The Extraordinary Voyage of Kamome tells the story of a Japanese panga boat washed out to sea in the 2011 tsunami. A little more than two years later, the small boat washed ashore near Crescent City, encrusted with barnacles, but otherwise intact. Characters on the side of the boat identified it as the property of a high school in Rikuzentakata, Japan, inspiring students at Del Norte High School to clean up the boat and return it to its rightful owners across the Pacific.
Artistic designer and illustrator Amy Uyeki's sketches are enhanced by using a Wacom tablet and stylus to draw thick black outlines and layer the colors for a woodblock-print feel. The design of this beautiful picture book reflects the journey from disaster to new beginnings. The first page is a full spread illustration of the Pacific Ocean with Japan to the east and Crescent City to the west. Light blue spaces on either side of the page hold the text in English and Japanese, introducing commonalities between the two towns. With each page, the blue tones grow darker, until the tsunami hits and the borders go black. As Kamome reaches Crescent City, the borders warm from gray to brown and finally the sunny gold of the last page.
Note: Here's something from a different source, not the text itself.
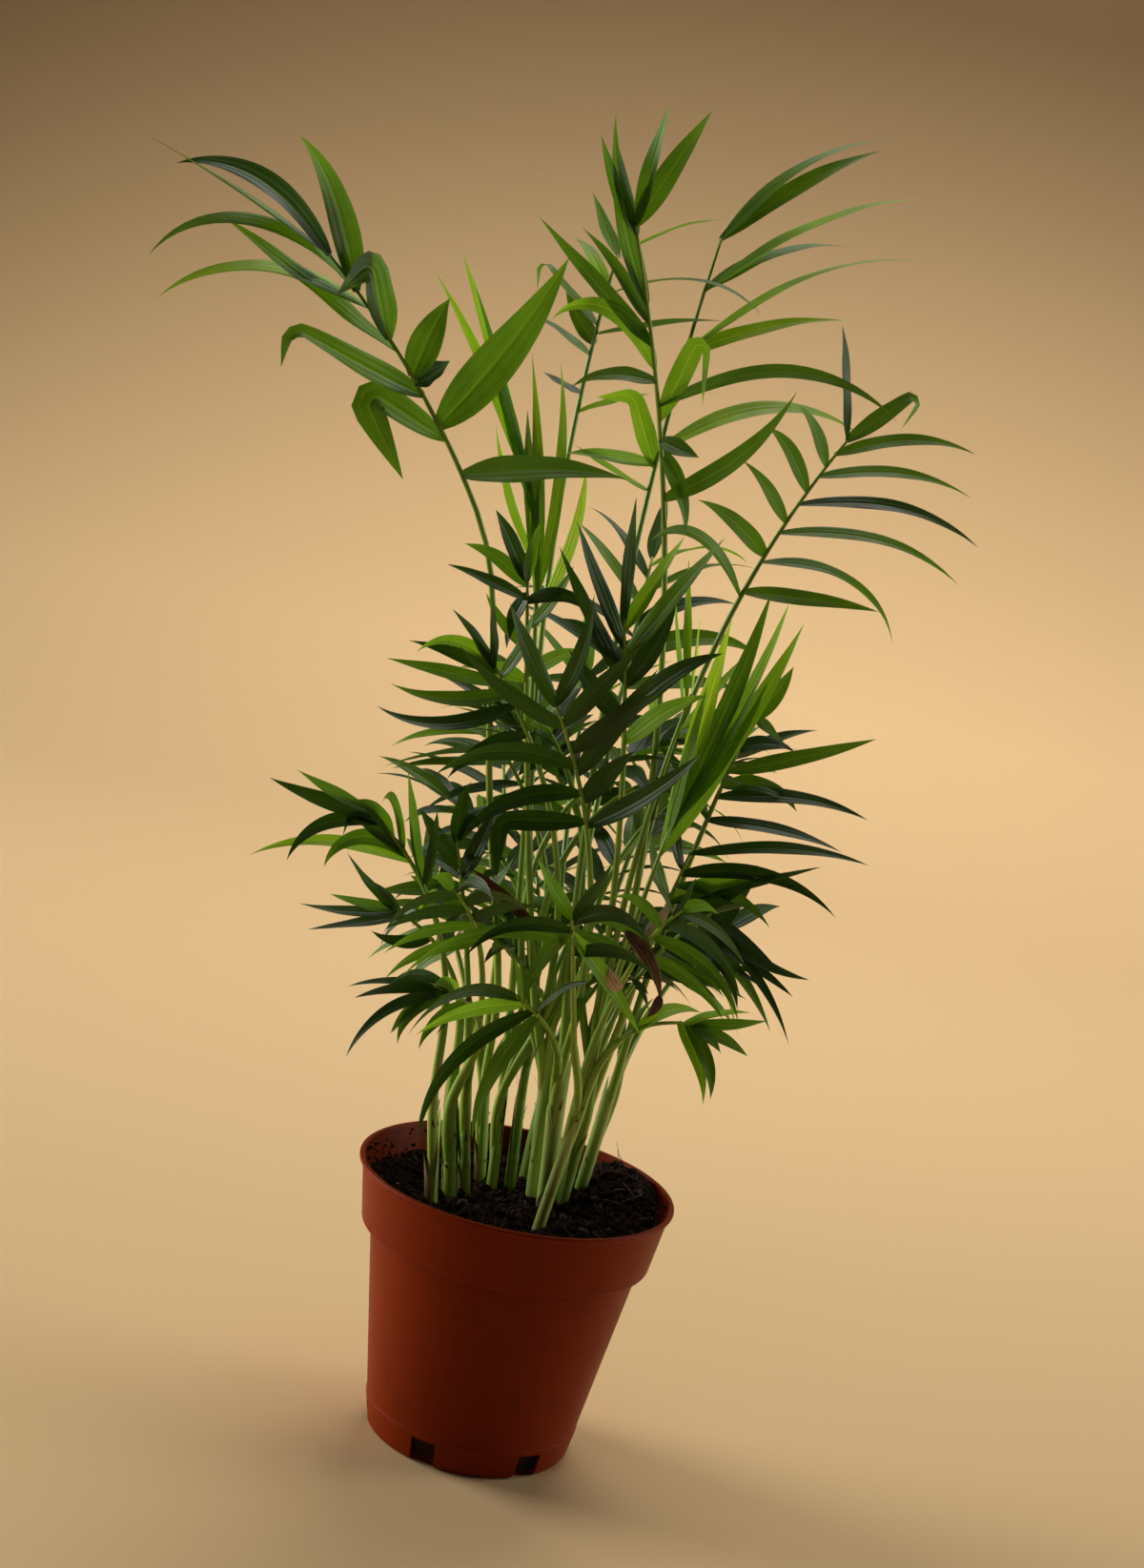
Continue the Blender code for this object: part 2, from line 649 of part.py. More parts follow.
def leaflet_line(frond, base, number, lift):
    """A leaflet's midline as (point, direction, normal) at equal steps, its root sunk past the rib."""
    row = frond.leaflets[number]
    at, turn, length, sag, roll = row[:5]
    fold = row[5] if len(row) > 5 else None
    place = number % 3 - 1
    along, face, right = rib_frame(frond, base, at)
    cup = math.radians(LEAFLET_CUP)
    outwards = right * math.copysign(math.cos(cup), turn) + face * math.sin(cup)
    angle = math.radians(abs(turn))
    heading = along * math.cos(angle) + outwards * math.sin(angle)
    normal = (face - heading * face.dot(heading)).normalized()
    tilt = Quaternion(heading.cross(normal), math.radians(lift + STAGGER * place))
    heading, normal = tilt @ heading, tilt @ normal
    edge = heading.cross(normal)
    edge *= math.copysign(1, edge.z)
    normal = (normal * math.cos(math.radians(roll)) + edge * math.sin(math.radians(roll))).normalized()
    axis = heading.cross(HANG).normalized()

    def bent(t):
        share = t ** SAG_POWER if fold is None else min(1, max(0, (t - fold) / FOLD_LENGTH + 0.5))
        return Quaternion(axis, math.radians(sag * share))

    point = rib_point(frond, base, at) - heading * (ROOT_SINK + ROOT_STAGGER * place)
    line = [(point, heading, normal)]
    for i in range(1, MIDLINE_STEPS + 1):
        point = point + bent((i - 0.5) / MIDLINE_STEPS) @ heading * (length / MIDLINE_STEPS)
        here = bent(i / MIDLINE_STEPS)
        line.append((point, here @ heading, here @ normal))
    return line


def leaflet_width(t):
    """Share of the full width at a share of the length: a narrow root, a long point."""
    root = 1 - (1 - LEAFLET_ROOT) * math.exp(-t / ROOT_REACH)
    return (1 - t ** WIDTH_FULLNESS) ** WIDTH_POINT * root


def leaflet_mesh(line, width, length, sag):
    """A thin keeled blade: three-cornered sections that close to a point."""
    shares = SECTIONS
    if length < SHORT_LENGTH and abs(sag) < SLIGHT_SAG:
        shares = SHORT_SECTIONS
    elif abs(sag) > STRONG_SAG:
        shares = BENT_SECTIONS
    thickness = max(LEAFLET_THICKNESS * length, LEAFLET_LEAST_THICKNESS)
    points, faces = [], []
    for share in shares:
        point, along, normal = line[round(share * MIDLINE_STEPS)]
        across = along.cross(normal) * (0.5 * width * leaflet_width(share))
        points += [point - across, point + across, point - normal * thickness]
    points.append(line[-1][0])
    for ring in range(len(shares) - 1):
        low, high = 3 * ring, 3 * ring + 3
        faces += [(low + k, low + (k + 1) % 3, high + (k + 1) % 3, high + k) for k in range(3)]
    last = 3 * (len(shares) - 1)
    faces += [(last + k, last + (k + 1) % 3, len(points) - 1) for k in range(3)]
    faces.append((2, 1, 0))
    return points, faces


class Space:
    """What is already taken, so that each new piece keeps clear of every other node."""

    def __init__(self):
        self.taken = []

    def tree(self, points, faces):
        low = [min(p[k] for p in points) - GAP for k in range(3)]
        high = [max(p[k] for p in points) + GAP for k in range(3)]
        triangles = [(f[0], f[i], f[i + 1]) for f in faces for i in range(1, len(f) - 1)]
        return BVHTree.FromPolygons(points, triangles, all_triangles=True, epsilon=GAP), low, high

    def free(self, points, faces, owner):
        tree, low, high = self.tree(points, faces)
        for name, other, other_low, other_high in self.taken:
            apart = any(low[k] > other_high[k] or high[k] < other_low[k] for k in range(3))
            if name != owner and not apart and tree.overlap(other):
                return False
        return True

    def take(self, points, faces, owner):
        self.taken.append((owner, *self.tree(points, faces)))


def frond_base(name, frond, space):
    """Where the petiole meets its cane: the first free place, on top of it and then round it."""
    cane = CANES[frond.cane]
    foot, top = cane_ends(cane)
    heading = math.atan2(frond.neck[1] - top.y, frond.neck[0] - top.x)
    places = [top + Vector((0, 0, GAP))]
    for drop in BASE_DROPS:
        reach = cane_radius(cane, 1 - drop) + PETIOLE_RADIUS + GAP + BASE_PLAY
        for stand in STANDS:
            angle = heading + math.radians(stand)
            places.append(top.lerp(foot, drop) + reach * Vector((math.cos(angle), math.sin(angle), 0)))
    for base in places:
        points, faces = rib_mesh(frond, base)
        if space.free(points, faces, name):
            space.take(points, faces, name)
            return base
    raise ValueError(f"no free place on {frond.cane} for {name}")


def make_frond(name, frond, base, space, material):
    """One frond in one piece; a leaflet with no free place near its own is left out."""
    rib = mesh_object(name, *rib_mesh(frond, base), material, base)
    blades = []
    for number, (_, _, length, sag, *_) in enumerate(frond.leaflets):
        for lift in LIFTS:
            line = leaflet_line(frond, base, number, lift)
            points, faces = leaflet_mesh(line, frond.width, length, sag)
            if space.free(points, faces, name):
                space.take(points, faces, name)
                blades.append(mesh_object(f"{name}_leaflet_{number}", points, faces, material))
                break
    combine(rib, blades, "UNION", "MANIFOLD")
    return rib


def make_cane(name, cane, space, material):
    foot, top = cane_ends(cane)
    shares = [i / CANE_STEPS for i in range(CANE_STEPS + 1)]
    centres = [foot.lerp(top, share) for share in shares]
    points, faces = tube_mesh(centres, [cane_radius(cane, share) for share in shares], CANE_SIDES)
    space.take(points, faces, name)
    obj = mesh_object(name, points, faces, material, foot)
    shade_round(obj, 50)
    return obj


def main():
    clear_scene()
    terracotta = make_material("terracotta_plastic", (0.42, 0.10, 0.03), 0.45)
    peat = make_material("peat", (0.035, 0.022, 0.015), 0.95)
    cane_green = make_material("cane_green", (0.30, 0.42, 0.10), 0.5)
    leaf_green = make_material("leaf_green", (0.03, 0.12, 0.02), 0.45)
    spear_green = make_material("spear_green", (0.25, 0.42, 0.05), 0.5)
    space = Space()
    nodes = [make_pot(terracotta), make_soil(peat)]
    nodes += [make_cane(name, cane, space, cane_green) for name, cane in CANES.items()]
    bases = {name: frond_base(name, frond, space) for name, frond in FRONDS.items()}
    for name, frond in FRONDS.items():
        material = spear_green if name in SPEARS else leaf_green
        nodes.append(make_frond(name, frond, bases[name], space, material))
    palm = bpy.data.objects.new("palm", None)
    bpy.context.scene.collection.objects.link(palm)
    for node in nodes:
        node.parent = palm


main()
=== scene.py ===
"""Looks of a parlour palm in its nursery pot: fine leaflets, canes with sheaths, peat and a turned pot.

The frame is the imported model: X right, Y away from the front, Z up. Sizes are in millimetres and angles in
degrees, and points become metres when a mesh is made. A frond follows the rule that its solid was cut by: its
rib is one curve from its cane through its neck to its tip, and a leaflet row says where along the blade it
stands, how far it turns from the rib, its length, how far it sags, how far it is rolled edge-on, and, for a
creased one, where it folds over. A bow pushes the middle of the petiole sideways.
"""

import math
import random
from collections import namedtuple

import bpy
from mathutils import Matrix, Quaternion, Vector, kdtree, noise


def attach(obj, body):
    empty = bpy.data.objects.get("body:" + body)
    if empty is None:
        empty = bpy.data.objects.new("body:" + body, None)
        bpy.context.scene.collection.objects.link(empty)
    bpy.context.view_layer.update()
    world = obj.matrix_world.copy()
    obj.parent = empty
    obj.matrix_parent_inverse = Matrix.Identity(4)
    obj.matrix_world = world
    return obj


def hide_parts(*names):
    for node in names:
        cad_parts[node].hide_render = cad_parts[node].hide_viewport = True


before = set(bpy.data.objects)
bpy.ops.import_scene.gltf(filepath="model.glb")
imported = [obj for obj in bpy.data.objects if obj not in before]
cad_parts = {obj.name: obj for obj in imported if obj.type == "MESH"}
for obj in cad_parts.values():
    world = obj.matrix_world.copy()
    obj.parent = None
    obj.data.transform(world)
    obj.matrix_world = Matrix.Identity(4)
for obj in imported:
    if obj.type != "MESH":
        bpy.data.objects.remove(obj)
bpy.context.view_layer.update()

MM = 0.001
GAP = 0.3
UP = Vector((0, 0, 1))

# Pot
POT_HEIGHT = 105.0
RIM_RADIUS = 60.0
RIM_LIP = 1.6
COLLAR_HEIGHT = 24.6
COLLAR_FOOT_RADIUS = 53.5
BODY_TOP_RADIUS = 52.7
BASE_RADIUS = 39.2
BASE_EDGE = 1.5
EDGE = 0.6
WALL = 1.5
FLOOR = 2.5
INNER_STEP = 1.5
SHOULDER = POT_HEIGHT - COLLAR_HEIGHT
NOTCH_COUNT = 6
NOTCH_WIDTH = 10.0
NOTCH_HEIGHT = 8.0
NOTCH_DEPTH = 8.0
NOTCH_START = -112.0

# Soil
SOIL_LEVEL = 94.0
SOIL_MOUND = 13.0
SOIL_MOUND_CENTRE = (38.0, 24.0)
SOIL_MOUND_SPREAD = 20.0
SOIL_WAVE = 0.8
SOIL_WAVELENGTHS = (30.0, 37.0)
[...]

Dengler's English text has a cadence that lends itself to reading aloud. The vocabulary is accessible to second graders, but the content of the story gives it a much wider range. The story provides suspense, mystery, inspiration and humor. A section in the back of the book provides information on dealing with similar disasters. If you read Japanese, you may notice the Japanese text is not an exact translation of the English narrative — in fact, the Japanese title is Let's Be Friends Forever. Amya Miller's translation does, however, tell the same story with sensitivity about the tsunami, which is still a traumatic reality, and an emphasis on the positive outcome of the Kamome's return.
Dengler is a geophysicist who studies seismic events and the Kamome was the first verifiable item from the tsunami to arrive on the California coast — an important scientific find. It was after Dengler posted photographs of the boat on the Rikuzentakata Facebook page that Amya Miller, the Director of Global Public Relations for the town, contacted her. Miller facilitated the return of the boat and arranged for the Del Norte students to visit their counterparts at Takata High School.
Proceeds from sales go toward future student exchanges between Del Norte and Takata high schools, as well as earthquake and tsunami outreach.
A symbol of survival and recovery, the Kamome has been on display at the Tokyo National Museum and in Nagoya, a sister city of Rikuzentakata, and Dengler is set to speak at the Tokyo National Museum's five-year memorial event on March 11. Devastation is still widespread and while people's lives will never be the same, stories like this have the power to give hope and courage.